At Infineon, we empower every employee to design, deploy, and use AI responsibly and with trust. Guided by our AI Manifest and our internal corporate rule for Responsible AI, we deliver high performance in alignment with global regulatory standards.

Infineon ensures robust Responsible AI governance by defining, operating, and overseeing company‑wide frameworks, processes, and boundary conditions through two key governance bodies:

  • Responsible AI Office (RAI Office): Experts defining, implementing, and monitoring our Responsible AI program.
  • Responsible AI Committee (RAI Committee): Senior leaders overseeing and supervising governance activities, ensuring transparency, and resolving complex cases.

This dual structure ensures compliance with global regulations, promotes trust, and drives accountability across all AI initiatives.

AI users

At Infineon, we empower every employee to use AI responsibly to enhance personal productivity and decision‑making. Our people are supported with training on effective, ethical, and secure AI use, clear user guidelines, and expert assistance. We expect AI outputs to be critically reviewed, copyrights respected, and AI‑generated content and AI‑driven decisions to be transparently labeled. Misuse, such as employee surveillance or social scoring, is strictly prohibited. Any AI-related incident must be reported promptly. To ensure accountability, employees and affected third parties can contest AI decisions through our internal integrity line.

AI use case owners

AI use case owners at Infineon are the experts who design, procure, deploy, and own AI Models across the company. They are operationally responsible for ensuring that their AI systems comply with Infineon’s Responsible AI governance framework and applicable regulatory requirements throughout the entire AI lifecycle. This includes managing AI risks and assessments, adhering to Responsible AI processes, ensuring compliance with core Responsible AI principles such as fairness, accuracy, robustness, security, transparency, and data protection, and excluding prohibited AI use cases such as manipulation, exploitation of vulnerabilities, social scoring, and unauthorized biometric surveillance. Innovators are supported with technical guidebooks, hands‑on coaching, and structured frameworks, questionnaires, and tools that enable continuous assessments - before and after deployment - to ensure AI systems remain accurate, fair, and trustworthy.

 

Infineon regulatory & Responsible AI governance process

AI risk classification: Classify risks (e.g., prohibited, high risk, low risk) based on regulatory requirements, business- and ethical considerations.

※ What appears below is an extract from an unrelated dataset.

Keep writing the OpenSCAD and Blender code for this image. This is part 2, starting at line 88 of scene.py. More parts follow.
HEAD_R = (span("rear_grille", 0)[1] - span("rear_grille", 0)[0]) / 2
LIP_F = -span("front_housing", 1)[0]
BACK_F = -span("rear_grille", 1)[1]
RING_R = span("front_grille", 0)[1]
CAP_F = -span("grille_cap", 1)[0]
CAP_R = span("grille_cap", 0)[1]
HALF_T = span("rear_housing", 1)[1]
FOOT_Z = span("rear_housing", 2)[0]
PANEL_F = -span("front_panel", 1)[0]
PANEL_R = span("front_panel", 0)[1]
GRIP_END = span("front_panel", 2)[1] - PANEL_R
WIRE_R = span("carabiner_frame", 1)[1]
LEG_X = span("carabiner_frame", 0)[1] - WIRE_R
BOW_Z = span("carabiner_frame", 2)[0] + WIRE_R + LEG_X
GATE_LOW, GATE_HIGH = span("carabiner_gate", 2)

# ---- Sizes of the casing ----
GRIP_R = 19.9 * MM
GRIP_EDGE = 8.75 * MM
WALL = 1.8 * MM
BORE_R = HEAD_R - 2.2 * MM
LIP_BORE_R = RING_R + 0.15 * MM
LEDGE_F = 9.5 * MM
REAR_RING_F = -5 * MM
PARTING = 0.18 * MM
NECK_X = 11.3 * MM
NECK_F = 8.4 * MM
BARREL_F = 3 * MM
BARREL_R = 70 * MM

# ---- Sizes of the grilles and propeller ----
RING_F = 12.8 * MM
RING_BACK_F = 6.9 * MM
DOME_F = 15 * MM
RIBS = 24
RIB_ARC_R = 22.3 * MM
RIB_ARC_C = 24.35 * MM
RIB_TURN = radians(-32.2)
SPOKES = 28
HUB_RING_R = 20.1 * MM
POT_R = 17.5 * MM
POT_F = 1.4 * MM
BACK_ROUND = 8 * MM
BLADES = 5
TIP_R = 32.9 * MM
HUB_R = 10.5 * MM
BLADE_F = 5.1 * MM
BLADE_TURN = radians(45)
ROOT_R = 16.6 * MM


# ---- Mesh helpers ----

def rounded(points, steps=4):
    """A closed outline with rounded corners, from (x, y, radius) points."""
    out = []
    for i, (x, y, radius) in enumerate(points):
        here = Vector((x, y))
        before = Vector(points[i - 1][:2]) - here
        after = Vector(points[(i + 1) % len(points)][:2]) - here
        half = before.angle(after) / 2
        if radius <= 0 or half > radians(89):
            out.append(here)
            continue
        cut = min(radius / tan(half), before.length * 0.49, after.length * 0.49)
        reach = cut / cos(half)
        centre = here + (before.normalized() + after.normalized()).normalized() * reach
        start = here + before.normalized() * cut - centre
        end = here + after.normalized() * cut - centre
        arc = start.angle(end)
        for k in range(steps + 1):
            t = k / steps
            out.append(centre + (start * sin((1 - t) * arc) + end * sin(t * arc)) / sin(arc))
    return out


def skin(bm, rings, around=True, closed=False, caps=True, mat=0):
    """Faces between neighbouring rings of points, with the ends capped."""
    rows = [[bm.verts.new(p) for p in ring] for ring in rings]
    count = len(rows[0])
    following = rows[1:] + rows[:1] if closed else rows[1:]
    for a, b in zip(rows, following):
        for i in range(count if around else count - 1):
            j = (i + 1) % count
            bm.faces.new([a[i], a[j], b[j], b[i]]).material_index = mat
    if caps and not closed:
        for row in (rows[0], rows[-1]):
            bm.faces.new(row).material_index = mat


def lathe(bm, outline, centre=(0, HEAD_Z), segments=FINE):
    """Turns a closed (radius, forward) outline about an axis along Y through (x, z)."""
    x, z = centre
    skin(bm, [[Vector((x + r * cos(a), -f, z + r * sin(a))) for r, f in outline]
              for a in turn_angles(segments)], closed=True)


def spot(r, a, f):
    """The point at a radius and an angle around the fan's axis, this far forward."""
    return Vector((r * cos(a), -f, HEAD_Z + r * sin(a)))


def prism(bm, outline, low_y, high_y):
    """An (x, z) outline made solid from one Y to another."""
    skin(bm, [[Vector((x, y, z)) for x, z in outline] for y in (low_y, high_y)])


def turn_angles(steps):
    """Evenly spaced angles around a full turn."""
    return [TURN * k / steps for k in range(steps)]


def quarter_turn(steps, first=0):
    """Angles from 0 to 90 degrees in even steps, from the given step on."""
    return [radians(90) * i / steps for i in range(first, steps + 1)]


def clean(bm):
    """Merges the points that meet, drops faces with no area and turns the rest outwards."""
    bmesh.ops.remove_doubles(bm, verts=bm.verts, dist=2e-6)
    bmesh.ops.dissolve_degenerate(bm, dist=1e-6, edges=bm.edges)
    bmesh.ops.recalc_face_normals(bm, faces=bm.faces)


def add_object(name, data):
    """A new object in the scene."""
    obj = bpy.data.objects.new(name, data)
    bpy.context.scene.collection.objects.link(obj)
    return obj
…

Responsible and trustworthy AI management & final check: Use case owner is asked to mitigate risk (e.g. limiting access to sensitive AI capabilities such as facial recognition and surveillance) and to follow Responsible AI principles throughout the AI lifecycle.

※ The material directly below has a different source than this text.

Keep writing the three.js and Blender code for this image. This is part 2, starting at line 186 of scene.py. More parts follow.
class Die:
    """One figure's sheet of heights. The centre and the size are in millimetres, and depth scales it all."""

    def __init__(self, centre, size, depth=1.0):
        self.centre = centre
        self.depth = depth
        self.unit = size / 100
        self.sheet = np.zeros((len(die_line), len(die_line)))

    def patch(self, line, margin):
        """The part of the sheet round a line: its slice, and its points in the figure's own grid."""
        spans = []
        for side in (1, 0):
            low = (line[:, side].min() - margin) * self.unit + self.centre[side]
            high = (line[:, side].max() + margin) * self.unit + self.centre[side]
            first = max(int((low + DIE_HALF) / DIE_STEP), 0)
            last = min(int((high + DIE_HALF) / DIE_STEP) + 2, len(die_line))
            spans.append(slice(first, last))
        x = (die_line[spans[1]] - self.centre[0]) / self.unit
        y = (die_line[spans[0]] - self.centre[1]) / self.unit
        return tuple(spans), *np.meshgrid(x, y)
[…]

Post-release monitoring: Continuously monitor and reassess relevant requirements and KPIs after deployment including mechanisms to detect and correct model drift, bias or degradation over time.

Our Responsible AI principles (mandatory for all AI systems)

Trustworthy Ai
Trustworthy Ai
Trustworthy Ai

Data quality, fairness, and bias mitigation

  • Ensuring data quality means applying governance and controls, so the data used to develop, validate, and operate AI systems is accurate, relevant, representative, consistent, timely, and correctly labeled for its intended use.
  • Fairness focuses on equitable performance and treatment across individuals and groups.
  • Bias mitigation includes identifying, measuring, and reducing sources of disparities in data and models across the entire AI lifecycle

Accuracy and performance

  • Accuracy is the degree to which the system produces correct outputs (i.e. it matches the true labels or values for a task) measured by appropriate performance metrics.

Robustness, safety, and security

  • Robustness is the ability to maintain performance under noise, shifts, or perturbations.
  • Safety means prevention and control of hazards to people, property, or the environment across the system’s lifecycle.
  • Cyber Security is the protection against adversarial misuse, data/model theft, and system compromise.

Transparency, explainability, and interpretability         

  • Transparency means clarity about the system’s purpose, data use, limitations, and impacts.
  • Explainability is the ability to explain how inputs influence outputs at global or local levels.
  • Interpretability is the ability to understand internal workings of an AI model and how an AI system arrives at its decisions or predictions.

Privacy and data protection

  • Protecting personal and sensitive data through lawful basis, data minimization, purpose limitation, security, user rights enablement, and privacy-by-design.

Documentation and accountability

  •  End-to-end traceability of decisions, data, models, code, and processes; clear roles and responsibilities; auditability and governance.

Human oversight and AI literacy

  • Designing systems that augment rather than replace human judgment; ensuring users and operators understand the system sufficiently to use it safely and effectively.

Sustainable and ethical AI

  • Minimizing environmental impact and aligning with broader ethical principles (e.g., non-maleficence, justice, beneficence, autonomy).